You’d hardly notice, however, if you followed US media. While the air strikes themselves were reported by most major outlets, they were done so in a matter-of-fact way, and only graced the front pages of major American newspapers for one day. The New York Times didn’t even find the news important enough to give it a front-page headline, instead relegating it to a quick blurb at the far-bottom corner of the page, next to a teaser about the G train “having a moment.”
Even many center-left outlets barely touched on the massive mission creep. To give some perspective, Slate, Mother Jones, and Buzzfeed News all ran more stories about Trump’s dust-up with an infant than they did on what was effectively the start of a new war. ABC World News Tonight mentioned the Libyan air strikes for only 20 seconds, 13 minutes into the show, and NBC Nightly News didn’t mention the air strikes at all. The president’s announcement that the United States is bombing a new country has become entirely banal.
This is by design. Obama’s “frog in boiling water” approach to war removes a clear deadline, thus stripping his use of military force of the urgency of, say, Bush’s “48 hours to get out of Baghdad” Gary Cooper approach.

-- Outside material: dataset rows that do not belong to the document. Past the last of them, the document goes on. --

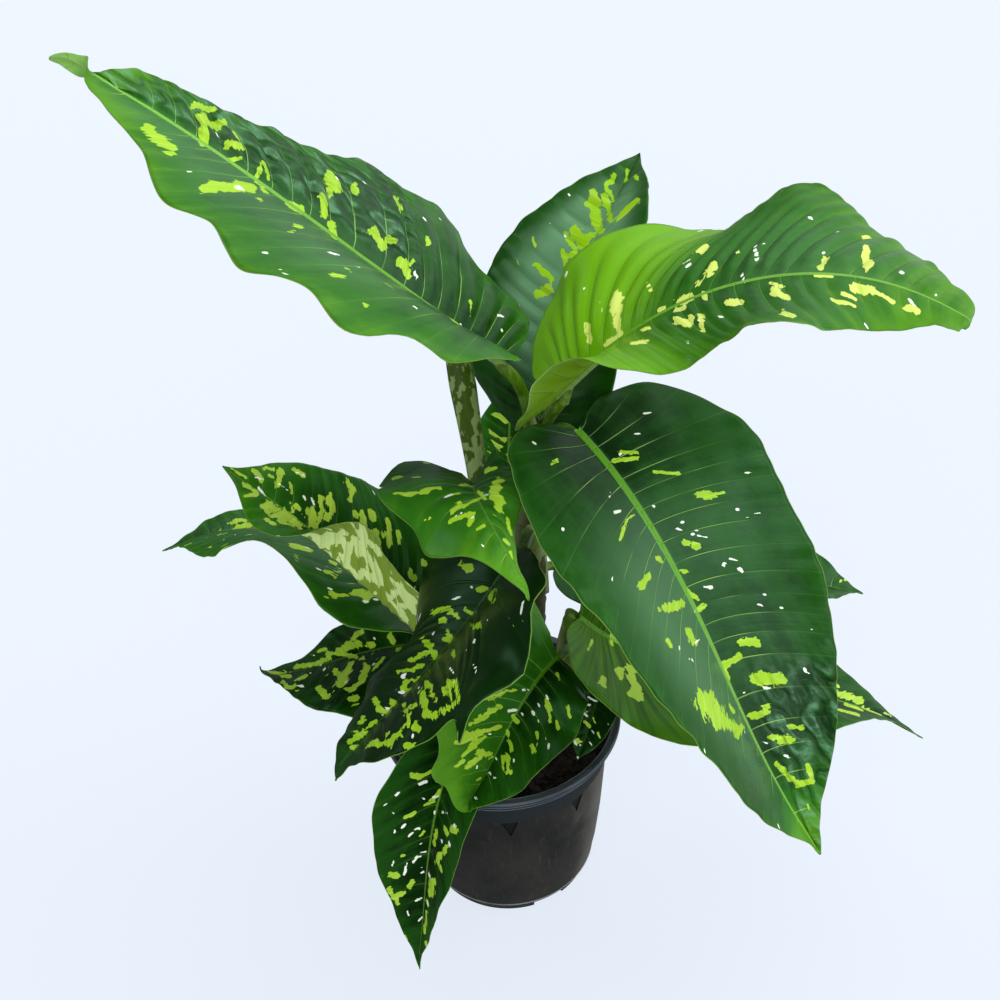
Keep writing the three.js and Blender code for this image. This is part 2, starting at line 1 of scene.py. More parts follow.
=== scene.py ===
# %% [markdown]
# # A potted dieffenbachia
# The plant is a handful of upright canes in a black nursery pot. Each cane carries broad,
# soft leaves on channelled petioles, and every blade is blotched in yellow green and flecked
# in white. The solid model of it is loaded first, as a frame that nothing here may move. Each
# finer piece is then made in the same place, in metres, from the same named values.

# %% Load the frame
import json
import math

import bmesh
import bpy
import numpy as np
from mathutils import Matrix, Vector

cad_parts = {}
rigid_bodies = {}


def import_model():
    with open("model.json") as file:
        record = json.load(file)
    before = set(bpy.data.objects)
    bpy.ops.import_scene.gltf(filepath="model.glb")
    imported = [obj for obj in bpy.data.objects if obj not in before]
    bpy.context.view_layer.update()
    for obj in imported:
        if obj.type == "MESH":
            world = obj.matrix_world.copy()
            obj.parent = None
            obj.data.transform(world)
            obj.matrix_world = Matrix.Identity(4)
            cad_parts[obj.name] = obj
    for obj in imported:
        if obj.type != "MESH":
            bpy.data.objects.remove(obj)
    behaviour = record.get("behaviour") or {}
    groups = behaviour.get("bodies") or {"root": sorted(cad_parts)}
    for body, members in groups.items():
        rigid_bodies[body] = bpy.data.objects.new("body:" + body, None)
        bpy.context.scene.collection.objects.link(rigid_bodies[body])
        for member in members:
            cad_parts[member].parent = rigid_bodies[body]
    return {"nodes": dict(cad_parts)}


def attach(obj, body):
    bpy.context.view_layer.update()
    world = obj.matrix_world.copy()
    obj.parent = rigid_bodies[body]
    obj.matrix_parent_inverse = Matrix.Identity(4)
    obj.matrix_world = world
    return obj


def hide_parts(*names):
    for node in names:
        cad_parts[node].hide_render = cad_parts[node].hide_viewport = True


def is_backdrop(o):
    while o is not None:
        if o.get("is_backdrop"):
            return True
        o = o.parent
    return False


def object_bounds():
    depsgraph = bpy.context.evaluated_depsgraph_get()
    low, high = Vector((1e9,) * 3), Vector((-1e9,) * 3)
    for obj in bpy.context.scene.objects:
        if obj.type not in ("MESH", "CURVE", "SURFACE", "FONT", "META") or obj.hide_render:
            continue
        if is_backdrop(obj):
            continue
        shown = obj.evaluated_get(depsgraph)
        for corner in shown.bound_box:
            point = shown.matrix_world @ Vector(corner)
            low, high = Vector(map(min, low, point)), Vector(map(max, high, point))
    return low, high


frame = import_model()
cad_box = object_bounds()
MM = 0.001
print("nodes:", len(frame["nodes"]), "box in mm:", [[round(v / MM) for v in p] for p in cad_box])

# %% [markdown]
# ## The camera
# The view is from above the rim, about two fifths of the way from level to straight down. A
# camera could be aimed at the plant by eye. Here its place and tilt are written out, so that the
# pot's rim and foot come out as the ellipses that a 140 mm pot shows from there.

# %% Camera
FOCAL_PIXELS, FRAME_PIXELS, SENSOR = 1290, 1000, 36
CAMERA_PLACE = Vector((6.9, -529, 675.9)) * MM
CAMERA_DOWN, CAMERA_ROLL = math.radians(37.07), math.radians(-3.44)


def stand(name, data):
    """An object in the scene, made from a mesh, a lamp or a camera."""
    made = bpy.data.objects.new(name, data)
    bpy.context.collection.objects.link(made)
    return made


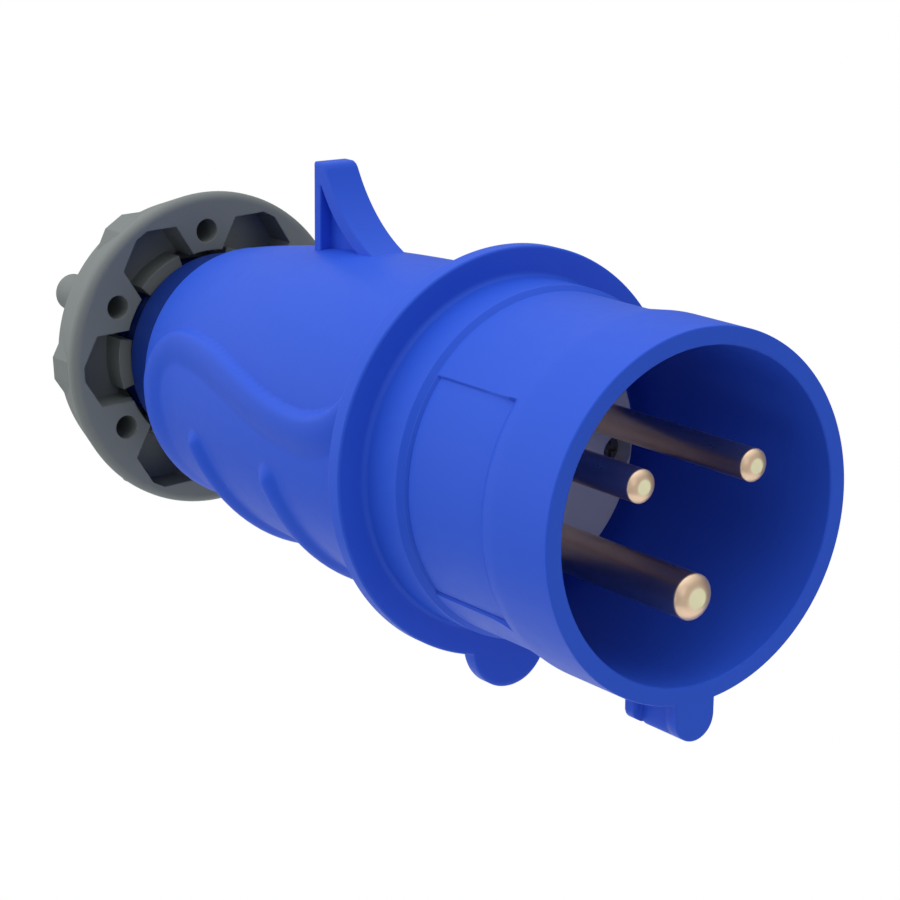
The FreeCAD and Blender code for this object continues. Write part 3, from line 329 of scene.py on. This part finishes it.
# Sleeve, flange, tab and key. The radii are the mouth's, the barrel's behind it, the step's before the
# flange, the flange's and the tab's; the pins stand on a ring about the axis.
MOUTH, BARREL, STEP, FLANGE, TAB = 27.75, 26.8, 27.6, 32.35, 38.0
PIN_RING = 12.05
# Depths behind the mouth: the key's end, the back of its head and the front of its heel, and the
# flange's two faces.
KEY_LENGTH, KEY_HEAD, KEY_HEEL = 11.6, 2.45, 9.15
FLANGE_FRONT, FLANGE_BACK = 44.4, 47.4
# Edges of the label recess, each with its start and its end: depths behind the mouth, then angles from
# below. The gutters are the deeper strips along its rear and its foot.
LABEL_FRONT, LABEL_GUTTER, LABEL_REAR = (15.42, 15.58), (34.65, 34.80), (35.13, 35.27)
LABEL_TOP, FOOT_GUTTER, LABEL_FOOT = (-128.62, -128.38), (-52.55, -52.3), (-51.62, -51.38)
LABEL_FLOOR = 26.45


def sleeve_angles():
    """Angles from below: even steps, with extra ones at the edges of the key, its web, the tab and the
    label recess, so that each edge falls on a column."""
    even = np.radians(np.arange(-180, 180, 1.0))
    key = np.concatenate([np.linspace(6.45, 7.35, 7), np.linspace(3.8, 4.54, 4), np.linspace(0, 6.4, 9)])
    tab = np.linspace(8.5, 13.2, 14)
    label = np.array([*LABEL_TOP, -128.1, -127.95, *FOOT_GUTTER, *LABEL_FOOT])
    extra = np.radians(np.concatenate([key, -key, tab, -tab, label]))
    return np.unique(np.round(np.concatenate([even, extra]), 6))


def sleeve_profile():
    """Closed section of the sleeve and flange as (x, radius): corners with their rounding, from the mouth
    along the outside, round the spigot at the back and through the insert's seat. Behind the mouth come
    the rows that the key needs, and further on those of the label recess."""
    key_rows = (2.30, 2.55, 9.05, 9.30, 10.0, 10.6, 11.0, 11.3, 11.5, 11.58, 11.64)
    corners = np.array([
        (0.0, 24.95, 0.35), (0.0, MOUTH, 0.3), *[(-depth, MOUTH, 0) for depth in key_rows],
        (-13.0, MOUTH, 12.0), (-LABEL_FRONT[0], 27.42, 0), (-LABEL_FRONT[1], 27.40, 0), (-20.0, BARREL, 40.0),
        *[(-depth, BARREL, 0) for depth in (*LABEL_GUTTER, *LABEL_REAR)],
        (-35.45, BARREL, 0.05), (-36.35, STEP, 0.25), (-FLANGE_FRONT, STEP, 0.9),
        (-FLANGE_FRONT, FLANGE, 0.45), (-FLANGE_BACK, FLANGE, 0.45),
        (-FLANGE_BACK, 24.4, 0), (-51.2, 24.4, 0), (-51.2, 23.3, 0), (-53.4, 23.3, 0), (-53.4, 24.4, 0),
        (-56.0, 24.4, 0.3), (-56.0, 22.1, 0.3), (-50.0, 22.1, 0), (-50.0, 12.0, 0.2), (-47.0, 12.0, 0.2),
        (-47.0, 21.8, 0), (-45.5, 21.8, 0.2), (-45.5, 24.3, 0.5),
    ])
    return spread(rounded(corners[:, :2], corners[:, 2]), lambda middle: np.where(middle[:, 1] > 26, 1.2, 2.4))


def make_shroud():
    """Sleeve and flange. Each row of the closed profile is a ring about the axis. Its radius grows to the
    tongue of the key or the tab at that depth, the seat of the insert opens to the union of a disc and
    three circles about the pins, and the label recess sinks to its floor."""
    below = sleeve_angles()
    around = below[None, :]
    profile = sleeve_profile()
    x, radius = profile[:, :1], profile[:, 1:]
    whole = np.broadcast_to(radius, (len(x), len(below))).copy()

    head, web = -x < KEY_HEAD, (-x > KEY_HEAD) & (-x < KEY_HEEL)
    half_width = np.where(web, 2.2, 3.55)
    reach = np.where(web, 33.46, np.where(head, 33.6, 32.87))
    corner = np.where(web, 1.4, np.where(head, 3.55, 1.8))
    outer = (radius > 25.6) & (x > -12)
    key = np.where(outer & (-x < KEY_LENGTH), tongue(around, half_width, reach, corner), 0.0)
    whole = whole + ease(radius, 26.4, MOUTH) * outer * np.maximum(key - MOUTH, 0)

    at_tab = (x < 0.1 - FLANGE_FRONT) & (x > -FLANGE_BACK - 0.1) & (radius > 27)
    tab = np.where(at_tab, tongue(around, 7.0, TAB, 7.0), 0.0)
    stretch = np.clip((radius - 27.7) / (FLANGE - 27.7), 0, 1)
    whole = np.where(tab > 0, whole + stretch * np.maximum(tab - FLANGE, 0), whole)

    seat_disc, seat_circle, drawn_at = 11.3, 6.2, 12.0
    pin_turn = (around + np.pi / 3) % (2 * np.pi / 3) - np.pi / 3
    chord = seat_circle ** 2 - (PIN_RING * np.sin(pin_turn)) ** 2
    circle = np.where(chord > 0, PIN_RING * np.cos(pin_turn) + np.sqrt(np.maximum(chord, 0)), 0)
    seat = (radius < 20) & (x < -46)
    whole = np.where(seat, np.maximum(seat_disc, circle) + (radius - drawn_at), whole)

    along = (ease(-x, *LABEL_FRONT) - ease(-x, *LABEL_REAR)) * (radius > 26)
    across = ease(around, *np.radians(LABEL_TOP)) - ease(around, *np.radians(LABEL_FOOT))
    gutter = 0.45 * ease(around, *np.radians(FOOT_GUTTER)) + 0.2 * ease(-x, *LABEL_GUTTER)
    whole = whole + along * across * (LABEL_FLOOR - gutter - whole)
    shroud = put_grid("sleeve_and_flange", turned(x, whole, around), "housing", along=True)
    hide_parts("front_shroud")
    return finished(shroud, BLUE)


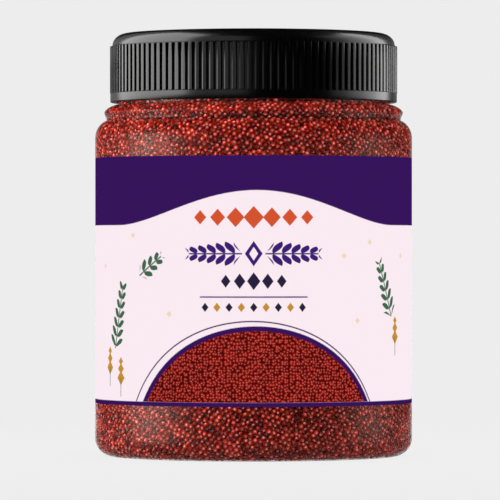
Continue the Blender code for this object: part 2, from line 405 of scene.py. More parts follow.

Meanwhile, an anti-ISIS bombing campaign that began as “limited,” “targeted” air strikes in Iraq two years ago expanded to Syria six weeks later, to Afghanistan in January of this year, and to Libya this week. Combat troops and special forces have also crept into play, with US military personnel first appearing in Iraq and Syria in 2014, 2015, or 2016, depending on how one defines “boots” and “ground.”